From the above discussion, it is evident that unchecked monetary policies can lead to a financial crisis. The U.S. government’s mortgage policies led to a financial crisis that almost crumbled the entire US economy but thanks to the interventions by both private and government agencies and institutions such as the Federal Service that took the necessary steps of combating the crisis. The mortgage crisis started being felt in the U.S. in 2007. It was brought about by fraud, lending of high amounts of money, increased prices of commodities and inflation as well as government policies that encouraged easy access to mortgages. People borrowed large amounts such that it was a big challenge to repay the loans. Therefore, most people defaulted their mortgages as they could not afford to repay them. The effects of this crisis led to the closure of most financial institutions, loss of jobs as well as instability in the money markets. Through the use of monetary policies and microeconomic goals, the Federal Service managed to reinstate some confidence in the mortgage businesses such that consumers and investors could once again participate in the mortgage business.
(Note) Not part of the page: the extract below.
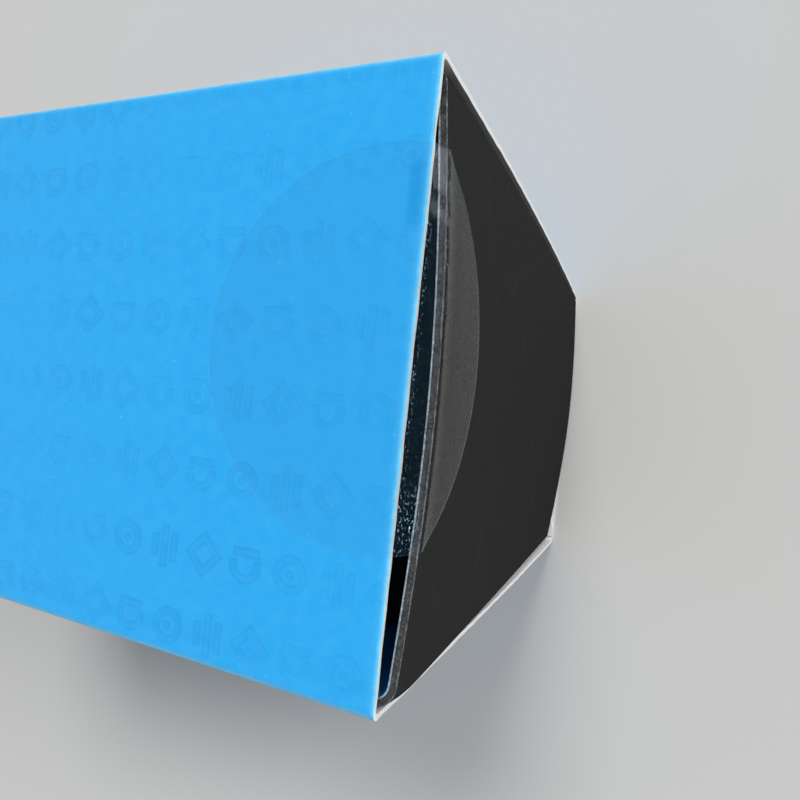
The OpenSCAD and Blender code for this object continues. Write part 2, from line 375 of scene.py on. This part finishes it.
def clear_film():
    """Clear film: what is behind it, a mirror that strengthens at a slant, dust in its glue, and painted
    blue light over the gap.
    """
    s = Shader("seal_film", (1.0, 1.0, 1.0), 0.10)
    s.surface.inputs["Metallic"].default_value = 1.0
    clear = s.node("ShaderNodeBsdfTransparent")
    stuck = s.mix(s.attribute("loose"), FILM_CLEAR, FILM_LOOSE)
    s.link(stuck, clear.inputs["Color"])
    facing = s.node("ShaderNodeLayerWeight").outputs["Facing"]
    mirror = s.math("MULTIPLY_ADD", s.math("POWER", facing, 5.0), FILM_MIRROR_SLANT, FILM_MIRROR)
    inputs = {0: mirror, 1: clear.outputs[0], 2: s.surface.outputs[0]}
    mixed = s.node("ShaderNodeMixShader", inputs)
    fleck = s.span(s.noise(8000.0, 3.0, 0.75, stretch=(1.0, 0.45, 1.0)), 0.60, 0.67)
    dust_and_gap_light_color = s.mix(fleck, GAP_LIGHT_BLUE, DUST)
    # One diffuse layer for the dust and for the painted blue light over the gap
    dust = s.node("ShaderNodeBsdfPrincipled", {"Base Color": dust_and_gap_light_color, "Roughness": 0.7})
    dust_and_gap_light = s.math("MULTIPLY_ADD", fleck, s.attribute("dust"), s.attribute("painted_gap_light"))
    inputs = {0: dust_and_gap_light, 1: mixed.outputs[0], 2: dust.outputs[0]}
    s.link(s.node("ShaderNodeMixShader", inputs).outputs[0], s.out.inputs["Surface"])
    ripple = s.bump(s.noise(260.0, 2.0), 0.03 * MM, 0.3)
    s.link(ripple, s.surface.inputs["Normal"])
    return s.material


def film_edge():
    """The film's cut edge, which gathers light."""
    s = Shader("seal_edge", (0.50, 0.68, 0.78), 0.35)
    s.surface.inputs["Alpha"].default_value = 0.22
    return s.material


MATERIALS = {
    "print": printed_blue(),
    "white": bare_board("board_white", PAPER_WHITE, 0.14),
    "raw": bare_board("board_edge", (0.93, 0.95, 0.94), 0.12),
    "black": coated_black(),
    "lining": lining_blue(),
    "liner": bare_board("inner_liner_edge", (0.32, 0.41, 0.46), 0.65),
    "outer_liner": bare_board("outer_liner_edge", (0.15, 0.17, 0.18), 0.70),
    "core": bare_board("core_edge", (0.068, 0.070, 0.073), 0.80),
    "card": black_card(),
    "card_edge": bare_board("card_edge", (0.16, 0.155, 0.15), 0.4),
    "film": clear_film(),
    "film_edge": film_edge(),
}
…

The interventions of the Federal Service include the stabilization of the money market, creation of employment and expansion of the Federal Service balance sheet. All the interventions were aimed at reviving the U.S. economy with some of the results being seen as people are regaining their confidence in the credit market. However, it is recommended that all institutions dealing with the reviving of the U.S. economy continue implementing monetary policies that will further encourage investments in the housing sector. Though there are predictions that the crisis might get worse, the continued efforts of the U.S. government can save the country from this economic crisis.